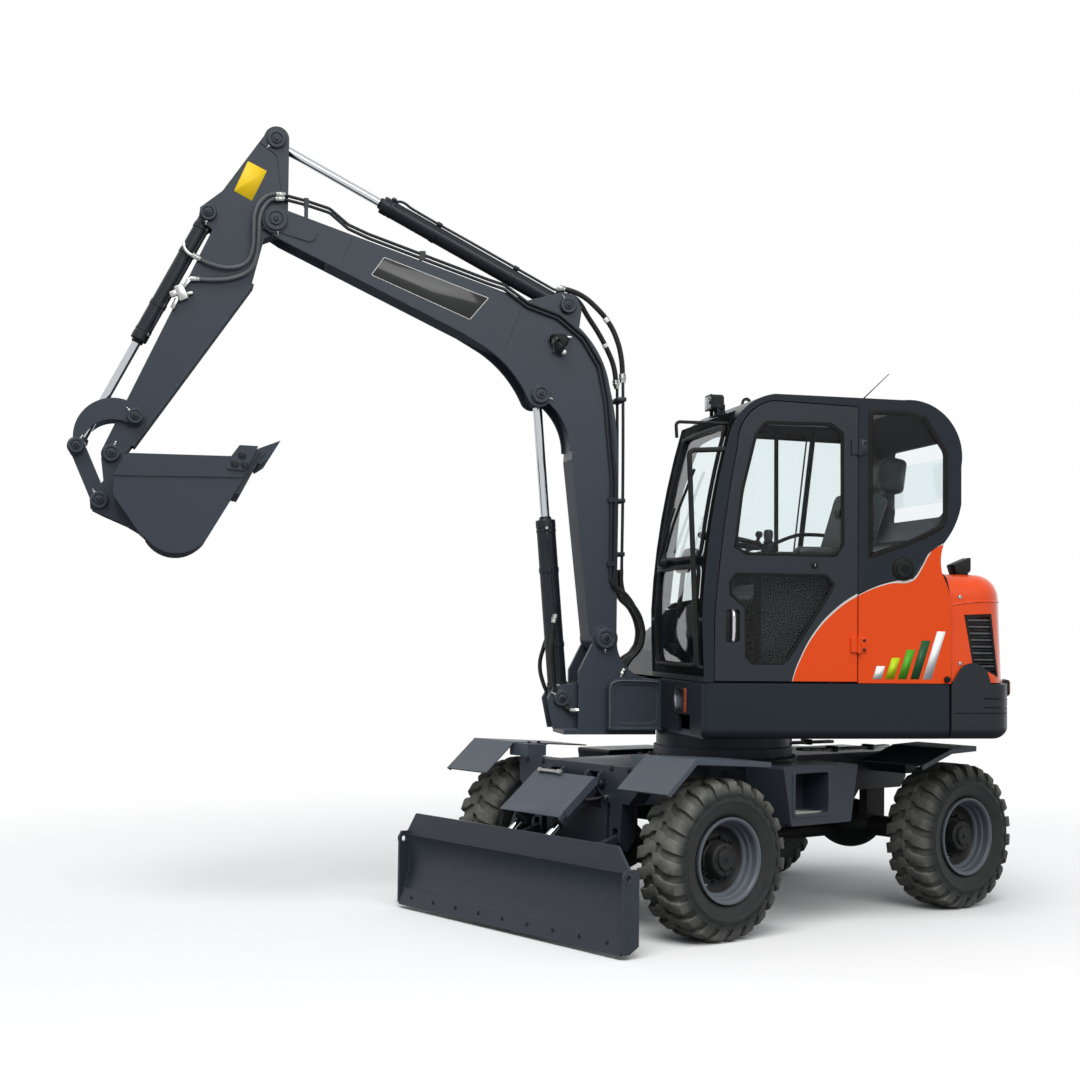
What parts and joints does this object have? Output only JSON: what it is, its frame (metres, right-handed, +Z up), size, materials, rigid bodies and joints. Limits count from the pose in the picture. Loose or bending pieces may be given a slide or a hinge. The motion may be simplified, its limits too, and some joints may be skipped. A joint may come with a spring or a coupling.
{
  "type": "wheeled excavator",
  "caption": "Compact wheeled excavator with cab, slewing upper structure, one-piece boom, arm, bucket and front dozer blade, jointed at every working pivot.",
  "frame": {"origin": "on the ground, under the slewing axis", "axes": "+X the way the boom points, +Y towards the cab's side, +Z up"},
  "size_m": [5.4665, 3.0622, 4.383],
  "materials": {
    "body_paint": "slate grey gloss enamel",
    "chassis_paint": "slate grey enamel",
    "accent_paint": "orange gloss enamel",
    "counterweight_paint": "dark grey enamel on cast iron",
    "axle_paint": "black enamel",
    "rim_paint": "dark grey enamel",
    "tyre": "dusty black rubber",
    "chrome": "hard chrome, ground",
    "cab_glass": "tinted safety glass",
    "black_plastic": "grained moulded plastic",
    "seat_fabric": "woven seat cloth",
    "seat_frame": "black powder coat",
    "engine_iron": "sand-cast iron"
  },
  "bodies": {
    "undercarriage": {"chassis_frame": "chassis_paint", "swing_bearing": "chassis_paint", "front_axle": "axle_paint", "rear_axle": "axle_paint", "drive_line": "axle_paint", "front_fenders": "chassis_paint", "rear_fenders": "chassis_paint", "step_boxes": "chassis_paint"},
    "left_knuckle": {"left_knuckle": "axle_paint"},
    "right_knuckle": {"right_knuckle": "axle_paint"},
    "tie_rod": {"tie_rod": "axle_paint"},
    "front_left_wheel": {"front_left_tyre": "tyre", "front_left_rim": "rim_paint"},
    "front_right_wheel": {"front_right_tyre": "tyre", "front_right_rim": "rim_paint"},
    "rear_left_wheel": {"rear_left_tyre": "tyre", "rear_left_rim": "rim_paint"},
    "rear_right_wheel": {"rear_right_tyre": "tyre", "rear_right_rim": "rim_paint"},
    "blade": {"dozer_blade": "chassis_paint", "blade_arms": "chassis_paint"},
    "blade_cylinder_barrel": {"blade_cylinder_barrels": "chassis_paint", "blade_cover": "chassis_paint"},
    "blade_cylinder_rod": {"blade_cylinder_rods": "chrome"},
    "upper": {"upper_frame": "body_paint", "boom_bracket": "body_paint", "left_skirt": "body_paint", "right_skirt": "body_paint", "counterweight": "counterweight_paint", "engine_block": "engine_iron", "left_side_panel": "accent_paint", "right_cover": "body_paint", "cab_shell": "body_paint", "cab_glass": "cab_glass", "seat_base": "seat_frame", "seat_cushion": "seat_fabric", "seat_backrest": "seat_fabric", "control_consoles": "black_plastic", "steering_column": "black_plastic", "cab_fittings": "black_plastic"},
    "hood": {"engine_hood": "accent_paint", "hood_grilles": "black_plastic"},
    "door": {"cab_door": "body_paint", "door_glass": "cab_glass"},
    "boom": {"boom": "body_paint", "boom_pipes": "axle_paint"},
    "boom_cylinder_barrel": {"boom_cylinder_barrel": "body_paint"},
    "boom_cylinder_rod": {"boom_cylinder_rod": "chrome"},
    "arm_cylinder_barrel": {"arm_cylinder_barrel": "body_paint"},
    "arm_cylinder_rod": {"arm_cylinder_rod": "chrome"},
    "arm": {"arm": "body_paint"},
    "bucket_cylinder_barrel": {"bucket_cylinder_barrel": "body_paint"},
    "bucket_cylinder_rod": {"bucket_cylinder_rod": "chrome"},
    "guide_link": {"guide_link": "body_paint"},
    "push_link": {"push_link": "body_paint"},
    "bucket": {"bucket": "body_paint"}
  },
  "joints": [
    {"name": "swing", "type": "hinge", "parent": "undercarriage", "child": "upper", "pos_m": [0, 0, 0], "axis": [0, 0, 1], "continuous": true},
    {"name": "cab_door", "type": "hinge", "parent": "upper", "child": "door", "pos_m": [-0.463, 0.933, 2], "axis": [0, 0, 1], "range_deg": [0, 165]},
    {"name": "engine_hood", "type": "hinge", "parent": "upper", "child": "hood", "pos_m": [-1.006, 0, 1.905], "axis": [0, 1, 0], "range_deg": [0, 40]},
    {"name": "boom_lift", "type": "hinge", "parent": "upper", "child": "boom", "pos_m": [0.717, -0.12, 1.532], "axis": [0, -1, 0], "range_deg": [-97, 6]},
    {"name": "boom_cylinder_tilt", "type": "hinge", "parent": "upper", "child": "boom_cylinder_barrel", "pos_m": [0.955, -0.12, 1.187], "axis": [0, -1, 0], "range_deg": [-97, 7]},
    {"name": "boom_cylinder_slide", "type": "slide", "parent": "boom_cylinder_barrel", "child": "boom_cylinder_rod", "axis": [0.0859, 0, 0.9963], "range_m": [-0.635, 0.045]},
    {"name": "arm_fold", "type": "hinge", "parent": "boom", "child": "arm", "pos_m": [2.629, -0.12, 3.847], "axis": [0, 1, 0], "range_deg": [-64, 40]},
    {"name": "arm_cylinder_tilt", "type": "hinge", "parent": "boom", "child": "arm_cylinder_barrel", "pos_m": [0.943, -0.12, 3.454], "axis": [0, 1, 0], "range_deg": [-4.5, 3]},
    {"name": "arm_cylinder_slide", "type": "slide", "parent": "arm_cylinder_barrel", "child": "arm_cylinder_rod", "axis": [0.8925, 0, 0.451], "range_m": [-0.455, 0.285]},
    {"name": "bucket_curl", "type": "hinge", "parent": "arm", "child": "bucket", "pos_m": [3.491, -0.12, 2.509], "axis": [0, 1, 0], "range_deg": [-160, 5]},
    {"name": "guide_link_swing", "type": "hinge", "parent": "arm", "child": "guide_link", "pos_m": [3.369, -0.12, 2.717], "axis": [0, 1, 0], "range_deg": [-116, 5]},
    {"name": "push_link_swing", "type": "hinge", "parent": "guide_link", "child": "push_link", "pos_m": [3.677, -0.12, 2.547], "axis": [0, 1, 0], "range_deg": [-3, 70]},
    {"name": "bucket_cylinder_tilt", "type": "hinge", "parent": "arm", "child": "bucket_cylinder_barrel", "pos_m": [3, -0.12, 3.871], "axis": [0, 1, 0], "range_deg": [-1, 1]},
    {"name": "bucket_cylinder_slide", "type": "slide", "parent": "bucket_cylinder_barrel", "child": "bucket_cylinder_rod", "axis": [0.4553, 0, -0.8904], "range_m": [-0.6, 0.022]},
    {"name": "blade_lift", "type": "hinge", "parent": "undercarriage", "child": "blade", "pos_m": [0.9478, 0.47462, 0.47], "axis": [0.4478, -0.8942, 0], "range_deg": [-20, 27]},
    {"name": "blade_cylinder_tilt", "type": "hinge", "parent": "undercarriage", "child": "blade_cylinder_barrel", "pos_m": [0.98357, 0.49253, 0.765], "axis": [0.4478, -0.8942, 0], "range_deg": [-16, 21.5]},
    {"name": "blade_cylinder_slide", "type": "slide", "parent": "blade_cylinder_barrel", "child": "blade_cylinder_rod", "axis": [0.694, 0.3475, -0.6306], "range_m": [-0.135, 0.1]},
    {"name": "steer_left", "type": "hinge", "parent": "undercarriage", "child": "left_knuckle", "pos_m": [0.47931, 0.89427, 0.415], "axis": [0, 0, 1], "range_deg": [-28, 28]},
    {"name": "steer_right", "type": "hinge", "parent": "undercarriage", "child": "right_knuckle", "pos_m": [1.00319, -0.15189, 0.415], "axis": [0, 0, 1], "range_deg": [-28.5, 28.5]},
    {"name": "tie_rod_slide", "type": "slide", "parent": "undercarriage", "child": "tie_rod", "axis": [-0.4478, 0.8942, 0], "range_m": [-0.083, 0.083]},
    {"name": "front_left_spin", "type": "hinge", "parent": "left_knuckle", "child": "front_left_wheel", "pos_m": [0.39424, 1.06416, 0.415], "axis": [-0.4478, 0.8942, 0], "continuous": true},
    {"name": "front_right_spin", "type": "hinge", "parent": "right_knuckle", "child": "front_right_wheel", "pos_m": [1.08827, -0.32178, 0.415], "axis": [-0.4478, 0.8942, 0], "continuous": true},
    {"name": "rear_left_spin", "type": "hinge", "parent": "undercarriage", "child": "rear_left_wheel", "pos_m": [-1.31896, 0.20626, 0.415], "axis": [-0.4478, 0.8942, 0], "continuous": true},
    {"name": "rear_right_spin", "type": "hinge", "parent": "undercarriage", "child": "rear_right_wheel", "pos_m": [-0.62493, -1.17968, 0.415], "axis": [-0.4478, 0.8942, 0], "continuous": true}
  ],
  "couplings": [
    {"joint": "boom_cylinder_tilt", "follows": "boom_lift", "ratio": 0.9886},
    {"joint": "boom_cylinder_slide", "follows": "boom_lift", "m_per_rad": 0.3705},
    {"joint": "arm_cylinder_tilt", "follows": "arm_fold", "ratio": 0.065},
    {"joint": "arm_cylinder_slide", "follows": "arm_fold", "m_per_rad": 0.4},
    {"joint": "guide_link_swing", "follows": "bucket_curl", "ratio": 0.7104},
    {"joint": "push_link_swing", "follows": "bucket_curl", "ratio": -0.4229},
    {"joint": "bucket_cylinder_tilt", "follows": "bucket_curl", "ratio": -0.0035},
    {"joint": "bucket_cylinder_slide", "follows": "bucket_curl", "m_per_rad": 0.2109},
    {"joint": "blade_cylinder_tilt", "follows": "blade_lift", "ratio": 0.7647},
    {"joint": "blade_cylinder_slide", "follows": "blade_lift", "m_per_rad": -0.2757},
    {"joint": "steer_right", "follows": "steer_left", "ratio": 1},
    {"joint": "tie_rod_slide", "follows": "steer_left", "m_per_rad": -0.166}
  ]
}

◇ ◇ ◇ ◇

Take every line that includes the string "bodies" and copy it.

[RESPONSE TO THIS TASK]
What parts and joints does this object have? Output only JSON: what it is, its frame (metres, right-handed, +Z up), size, materials, rigid bodies and joints. Limits count from the pose in the picture. Loose or bending pieces may be given a slide or a hinge. The motion may be simplified, its limits too, and some joints may be skipped. A joint may come with a spring or a coupling.
  "bodies": {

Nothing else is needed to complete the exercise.